SUPPLIED MATERIAL
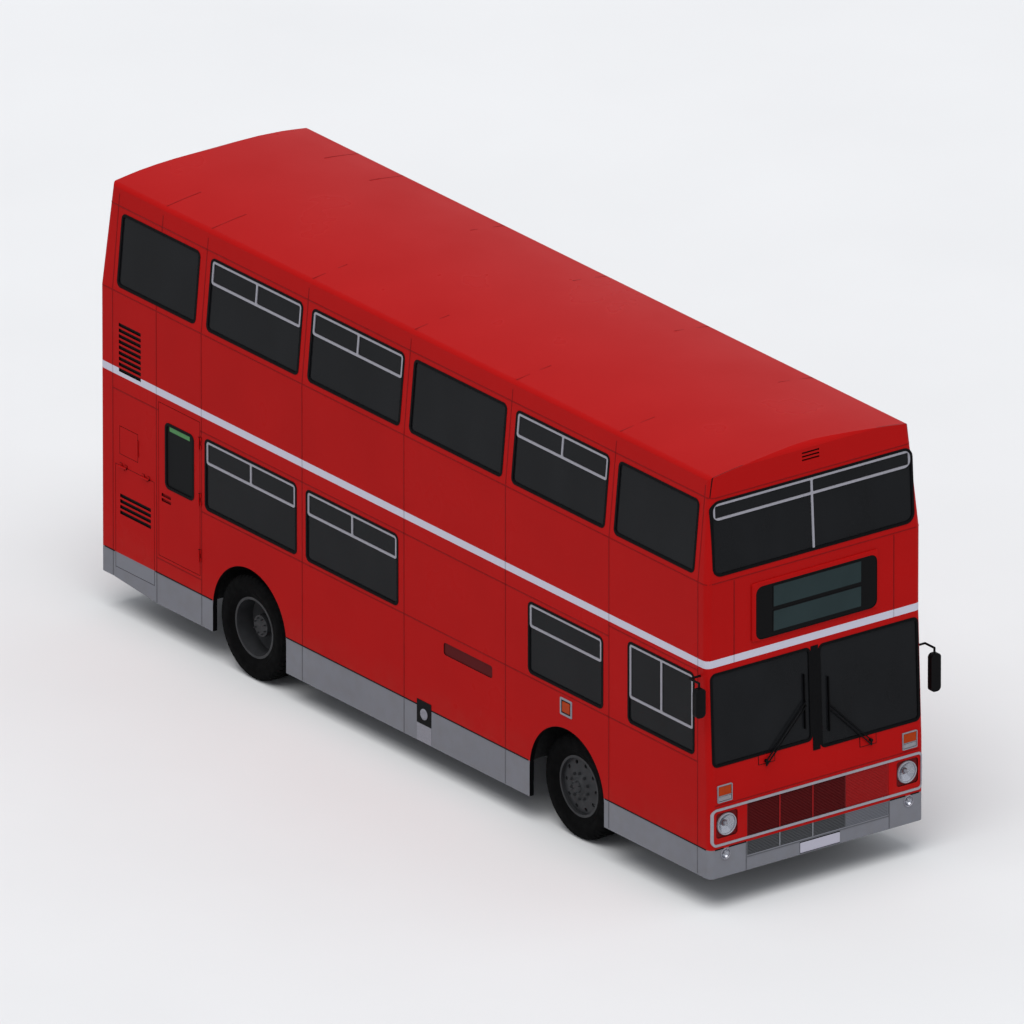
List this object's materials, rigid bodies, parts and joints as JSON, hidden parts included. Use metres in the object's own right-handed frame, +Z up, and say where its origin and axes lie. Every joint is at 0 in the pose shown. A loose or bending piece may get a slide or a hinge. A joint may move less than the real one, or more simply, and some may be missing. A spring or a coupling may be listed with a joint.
{
  "type": "double-decker bus",
  "caption": "Rear-engined double-decker bus with a front entrance with folding doors, two passenger saloons joined by a staircase, and steered front wheels.",
  "frame": {"origin": "on the ground, below the middle of the bus", "axes": "+Z up, the front faces -Y, the driver's right-hand side is -X"},
  "size_m": [2.856, 9.5635, 4.38],
  "materials": {
    "red_paint": "smooth gloss coach paint",
    "roof_paint": "gloss coach paint",
    "grey_paint": "semi-gloss paint",
    "dark_glass": "tinted safety glass",
    "box_glass": "gloss black surround",
    "black_rubber": "smooth",
    "bright_metal": "satin",
    "grille_paint": "gloss",
    "lamp_glass": "clear moulded lens",
    "amber_lens": "moulded lens",
    "red_lens": "moulded lens",
    "black_plastic": "fine texture",
    "floor_cover": "ribbed floor covering",
    "interior_panel": "laminate",
    "seat_cloth": "moquette",
    "seat_frame": "satin",
    "chassis_paint": "satin black",
    "cast_grey": "as cast, painted",
    "wheel_paint": "satin silver grey",
    "tyre_black": "moulded",
    "door_paint": "gloss coach paint"
  },
  "bodies": {
    "body": {"air_springs": "black_rubber", "amber_lamps": "amber_lens", "bulkheads": "interior_panel", "chassis_frame": "chassis_paint", "dashboard": "black_plastic", "destination_box": "box_glass", "engine_block": "cast_grey", "entrance_step": "floor_cover", "front_axle": "chassis_paint", "front_bumper": "grey_paint", "front_grille": "grille_paint", "front_lower_panel": "red_paint", "front_upper_panel": "red_paint", "front_windows": "dark_glass", "grille_trim": "bright_metal", "headlamps": "lamp_glass", "lower_floor": "floor_cover", "mirrors": "black_plastic", "rear_axle": "chassis_paint", "rear_bumper": "grey_paint", "rear_lamps": "red_lens", "rear_panel": "red_paint", "rear_windows": "dark_glass", "roof": "roof_paint", "seat_frames": "seat_frame", "seats_lower": "seat_cloth", "seats_upper": "seat_cloth", "side_skirts": "grey_paint", "side_wall_left": "red_paint", "side_wall_right": "red_paint", "side_windows": "dark_glass", "staircase": "interior_panel", "upper_floor": "floor_cover", "upper_side_walls": "red_paint", "vent_frames": "bright_metal", "wheelhouses": "interior_panel", "window_rubbers": "black_rubber", "wipers": "black_plastic"},
    "knuckle_left": {"knuckle_left": "chassis_paint"},
    "knuckle_right": {"knuckle_right": "chassis_paint"},
    "front_wheel_left": {"front_tyre_left": "tyre_black", "front_rim_left": "wheel_paint"},
    "front_wheel_right": {"front_tyre_right": "tyre_black", "front_rim_right": "wheel_paint"},
    "rear_wheels_left": {"rear_tyres_left": "tyre_black", "rear_rims_left": "wheel_paint"},
    "rear_wheels_right": {"rear_tyres_right": "tyre_black", "rear_rims_right": "wheel_paint"},
    "steering_wheel": {"steering_wheel": "black_plastic"},
    "door_rear_outer": {"door_rear_outer": "door_paint"},
    "door_rear_inner": {"door_rear_inner": "door_paint"},
    "door_front_outer": {"door_front_outer": "door_paint"},
    "door_front_inner": {"door_front_inner": "door_paint"},
    "emergency_door": {"emergency_door": "red_paint"},
    "engine_hatch": {"engine_hatch": "red_paint"},
    "rear_bonnet": {"rear_bonnet": "red_paint"},
    "filler_flap": {"filler_flap": "red_paint"}
  },
  "joints": [
    {"name": "steer_left", "type": "hinge", "parent": "body", "child": "knuckle_left", "pos_m": [0.88, -2.548, 0.518], "axis": [0, 0, 1], "range_deg": [-42, 42]},
    {"name": "front_wheel_left_spin", "type": "hinge", "parent": "knuckle_left", "child": "front_wheel_left", "pos_m": [1.002, -2.548, 0.518], "axis": [1, 0, 0], "continuous": true},
    {"name": "rear_wheels_left_spin", "type": "hinge", "parent": "body", "child": "rear_wheels_left", "pos_m": [1.089, 2.412, 0.518], "axis": [1, 0, 0], "continuous": true},
    {"name": "steer_right", "type": "hinge", "parent": "body", "child": "knuckle_right", "pos_m": [-0.88, -2.548, 0.518], "axis": [0, 0, 1], "range_deg": [-42, 42]},
    {"name": "front_wheel_right_spin", "type": "hinge", "parent": "knuckle_right", "child": "front_wheel_right", "pos_m": [-1.002, -2.548, 0.518], "axis": [1, 0, 0], "continuous": true},
    {"name": "rear_wheels_right_spin", "type": "hinge", "parent": "body", "child": "rear_wheels_right", "pos_m": [-1.089, 2.412, 0.518], "axis": [1, 0, 0], "continuous": true},
    {"name": "steering_wheel_turn", "type": "hinge", "parent": "body", "child": "steering_wheel", "pos_m": [-0.79, -4.13, 1.4], "axis": [0, 0.342, 0.9397], "range_deg": [-756, 756]},
    {"name": "door_rear_outer_turn", "type": "hinge", "parent": "body", "child": "door_rear_outer", "pos_m": [1.218, -3.314, 1.3], "axis": [0, 0, -1], "range_deg": [0, 85]},
    {"name": "door_rear_inner_fold", "type": "hinge", "parent": "door_rear_outer", "child": "door_rear_inner", "pos_m": [1.24, -3.594, 1.3], "axis": [0, 0, -1], "range_deg": [-170, 0]},
    {"name": "door_front_outer_turn", "type": "hinge", "parent": "body", "child": "door_front_outer", "pos_m": [1.218, -4.466, 1.3], "axis": [0, 0, 1], "range_deg": [0, 85]},
    {"name": "door_front_inner_fold", "type": "hinge", "parent": "door_front_outer", "child": "door_front_inner", "pos_m": [1.24, -4.186, 1.3], "axis": [0, 0, 1], "range_deg": [-170, 0]},
    {"name": "emergency_door_swing", "type": "hinge", "parent": "body", "child": "emergency_door", "pos_m": [-1.262, 3.1895, 1.585], "axis": [0, 0, 1], "range_deg": [0, 100]},
    {"name": "engine_hatch_lift", "type": "hinge", "parent": "body", "child": "engine_hatch", "pos_m": [-1.262, 4.218, 1.5195], "axis": [0, 1, 0], "range_deg": [0, 90]},
    {"name": "rear_bonnet_lift", "type": "hinge", "parent": "body", "child": "rear_bonnet", "pos_m": [0, 4.771, 1.4875], "axis": [1, 0, 0], "range_deg": [0, 75]},
    {"name": "filler_flap_swing", "type": "hinge", "parent": "body", "child": "filler_flap", "pos_m": [-1.256, 4.167, 1.778], "axis": [0, 0, 1], "range_deg": [0, 100]}
  ],
  "couplings": [
    {"joint": "steer_right", "follows": "steer_left", "ratio": 1},
    {"joint": "steering_wheel_turn", "follows": "steer_left", "ratio": 18},
    {"joint": "door_rear_inner_fold", "follows": "door_rear_outer_turn", "ratio": -2},
    {"joint": "door_front_inner_fold", "follows": "door_front_outer_turn", "ratio": -2}
  ]
}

WORK TO BE COMPLETED
Write out the data again, exactly and in full.

COMPLETE ANSWER
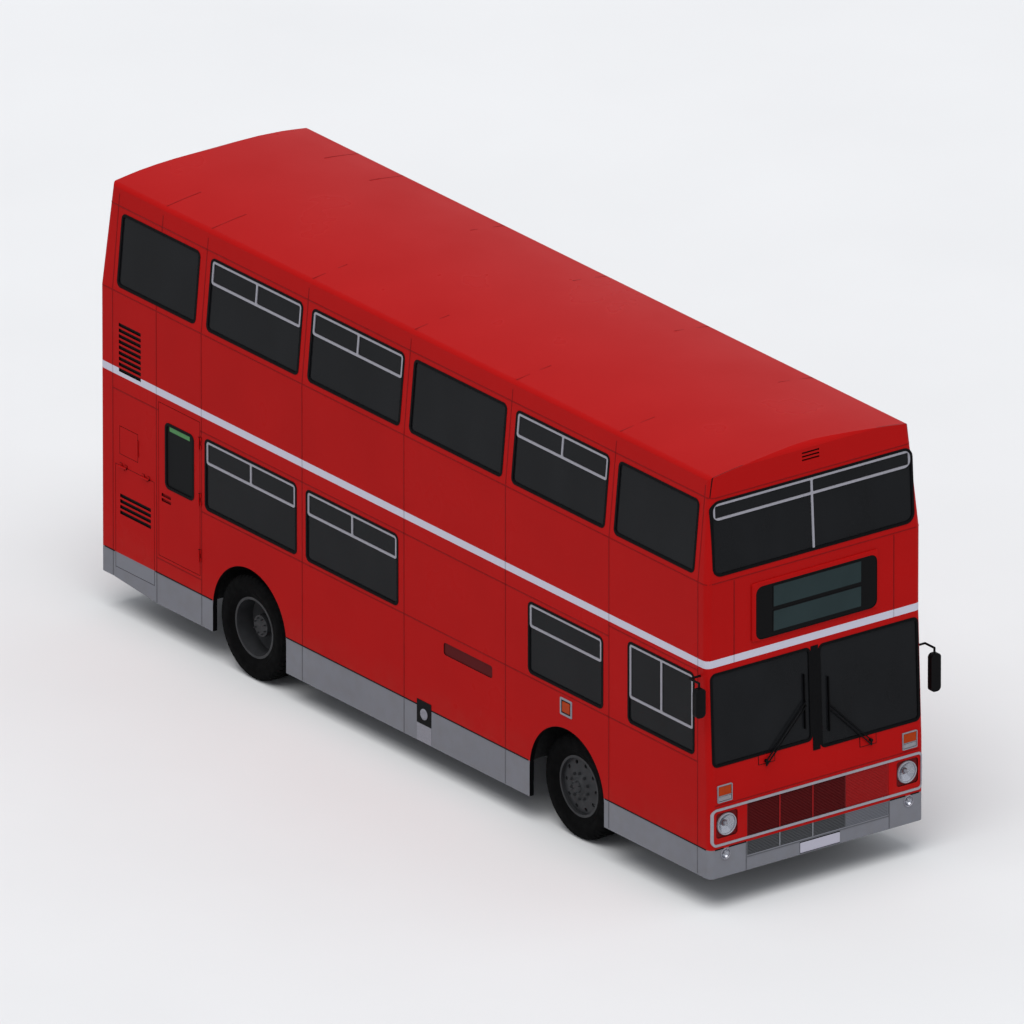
List this object's materials, rigid bodies, parts and joints as JSON, hidden parts included. Use metres in the object's own right-handed frame, +Z up, and say where its origin and axes lie. Every joint is at 0 in the pose shown. A loose or bending piece may get a slide or a hinge. A joint may move less than the real one, or more simply, and some may be missing. A spring or a coupling may be listed with a joint.
{
  "type": "double-decker bus",
  "caption": "Rear-engined double-decker bus with a front entrance with folding doors, two passenger saloons joined by a staircase, and steered front wheels.",
  "frame": {"origin": "on the ground, below the middle of the bus", "axes": "+Z up, the front faces -Y, the driver's right-hand side is -X"},
  "size_m": [2.856, 9.5635, 4.38],
  "materials": {
    "red_paint": "smooth gloss coach paint",
    "roof_paint": "gloss coach paint",
    "grey_paint": "semi-gloss paint",
    "dark_glass": "tinted safety glass",
    "box_glass": "gloss black surround",
    "black_rubber": "smooth",
    "bright_metal": "satin",
    "grille_paint": "gloss",
    "lamp_glass": "clear moulded lens",
    "amber_lens": "moulded lens",
    "red_lens": "moulded lens",
    "black_plastic": "fine texture",
    "floor_cover": "ribbed floor covering",
    "interior_panel": "laminate",
    "seat_cloth": "moquette",
    "seat_frame": "satin",
    "chassis_paint": "satin black",
    "cast_grey": "as cast, painted",
    "wheel_paint": "satin silver grey",
    "tyre_black": "moulded",
    "door_paint": "gloss coach paint"
  },
  "bodies": {
    "body": {"air_springs": "black_rubber", "amber_lamps": "amber_lens", "bulkheads": "interior_panel", "chassis_frame": "chassis_paint", "dashboard": "black_plastic", "destination_box": "box_glass", "engine_block": "cast_grey", "entrance_step": "floor_cover", "front_axle": "chassis_paint", "front_bumper": "grey_paint", "front_grille": "grille_paint", "front_lower_panel": "red_paint", "front_upper_panel": "red_paint", "front_windows": "dark_glass", "grille_trim": "bright_metal", "headlamps": "lamp_glass", "lower_floor": "floor_cover", "mirrors": "black_plastic", "rear_axle": "chassis_paint", "rear_bumper": "grey_paint", "rear_lamps": "red_lens", "rear_panel": "red_paint", "rear_windows": "dark_glass", "roof": "roof_paint", "seat_frames": "seat_frame", "seats_lower": "seat_cloth", "seats_upper": "seat_cloth", "side_skirts": "grey_paint", "side_wall_left": "red_paint", "side_wall_right": "red_paint", "side_windows": "dark_glass", "staircase": "interior_panel", "upper_floor": "floor_cover", "upper_side_walls": "red_paint", "vent_frames": "bright_metal", "wheelhouses": "interior_panel", "window_rubbers": "black_rubber", "wipers": "black_plastic"},
    "knuckle_left": {"knuckle_left": "chassis_paint"},
    "knuckle_right": {"knuckle_right": "chassis_paint"},
    "front_wheel_left": {"front_tyre_left": "tyre_black", "front_rim_left": "wheel_paint"},
    "front_wheel_right": {"front_tyre_right": "tyre_black", "front_rim_right": "wheel_paint"},
    "rear_wheels_left": {"rear_tyres_left": "tyre_black", "rear_rims_left": "wheel_paint"},
    "rear_wheels_right": {"rear_tyres_right": "tyre_black", "rear_rims_right": "wheel_paint"},
    "steering_wheel": {"steering_wheel": "black_plastic"},
    "door_rear_outer": {"door_rear_outer": "door_paint"},
    "door_rear_inner": {"door_rear_inner": "door_paint"},
    "door_front_outer": {"door_front_outer": "door_paint"},
    "door_front_inner": {"door_front_inner": "door_paint"},
    "emergency_door": {"emergency_door": "red_paint"},
    "engine_hatch": {"engine_hatch": "red_paint"},
    "rear_bonnet": {"rear_bonnet": "red_paint"},
    "filler_flap": {"filler_flap": "red_paint"}
  },
  "joints": [
    {"name": "steer_left", "type": "hinge", "parent": "body", "child": "knuckle_left", "pos_m": [0.88, -2.548, 0.518], "axis": [0, 0, 1], "range_deg": [-42, 42]},
    {"name": "front_wheel_left_spin", "type": "hinge", "parent": "knuckle_left", "child": "front_wheel_left", "pos_m": [1.002, -2.548, 0.518], "axis": [1, 0, 0], "continuous": true},
    {"name": "rear_wheels_left_spin", "type": "hinge", "parent": "body", "child": "rear_wheels_left", "pos_m": [1.089, 2.412, 0.518], "axis": [1, 0, 0], "continuous": true},
    {"name": "steer_right", "type": "hinge", "parent": "body", "child": "knuckle_right", "pos_m": [-0.88, -2.548, 0.518], "axis": [0, 0, 1], "range_deg": [-42, 42]},
    {"name": "front_wheel_right_spin", "type": "hinge", "parent": "knuckle_right", "child": "front_wheel_right", "pos_m": [-1.002, -2.548, 0.518], "axis": [1, 0, 0], "continuous": true},
    {"name": "rear_wheels_right_spin", "type": "hinge", "parent": "body", "child": "rear_wheels_right", "pos_m": [-1.089, 2.412, 0.518], "axis": [1, 0, 0], "continuous": true},
    {"name": "steering_wheel_turn", "type": "hinge", "parent": "body", "child": "steering_wheel", "pos_m": [-0.79, -4.13, 1.4], "axis": [0, 0.342, 0.9397], "range_deg": [-756, 756]},
    {"name": "door_rear_outer_turn", "type": "hinge", "parent": "body", "child": "door_rear_outer", "pos_m": [1.218, -3.314, 1.3], "axis": [0, 0, -1], "range_deg": [0, 85]},
    {"name": "door_rear_inner_fold", "type": "hinge", "parent": "door_rear_outer", "child": "door_rear_inner", "pos_m": [1.24, -3.594, 1.3], "axis": [0, 0, -1], "range_deg": [-170, 0]},
    {"name": "door_front_outer_turn", "type": "hinge", "parent": "body", "child": "door_front_outer", "pos_m": [1.218, -4.466, 1.3], "axis": [0, 0, 1], "range_deg": [0, 85]},
    {"name": "door_front_inner_fold", "type": "hinge", "parent": "door_front_outer", "child": "door_front_inner", "pos_m": [1.24, -4.186, 1.3], "axis": [0, 0, 1], "range_deg": [-170, 0]},
    {"name": "emergency_door_swing", "type": "hinge", "parent": "body", "child": "emergency_door", "pos_m": [-1.262, 3.1895, 1.585], "axis": [0, 0, 1], "range_deg": [0, 100]},
    {"name": "engine_hatch_lift", "type": "hinge", "parent": "body", "child": "engine_hatch", "pos_m": [-1.262, 4.218, 1.5195], "axis": [0, 1, 0], "range_deg": [0, 90]},
    {"name": "rear_bonnet_lift", "type": "hinge", "parent": "body", "child": "rear_bonnet", "pos_m": [0, 4.771, 1.4875], "axis": [1, 0, 0], "range_deg": [0, 75]},
    {"name": "filler_flap_swing", "type": "hinge", "parent": "body", "child": "filler_flap", "pos_m": [-1.256, 4.167, 1.778], "axis": [0, 0, 1], "range_deg": [0, 100]}
  ],
  "couplings": [
    {"joint": "steer_right", "follows": "steer_left", "ratio": 1},
    {"joint": "steering_wheel_turn", "follows": "steer_left", "ratio": 18},
    {"joint": "door_rear_inner_fold", "follows": "door_rear_outer_turn", "ratio": -2},
    {"joint": "door_front_inner_fold", "follows": "door_front_outer_turn", "ratio": -2}
  ]
}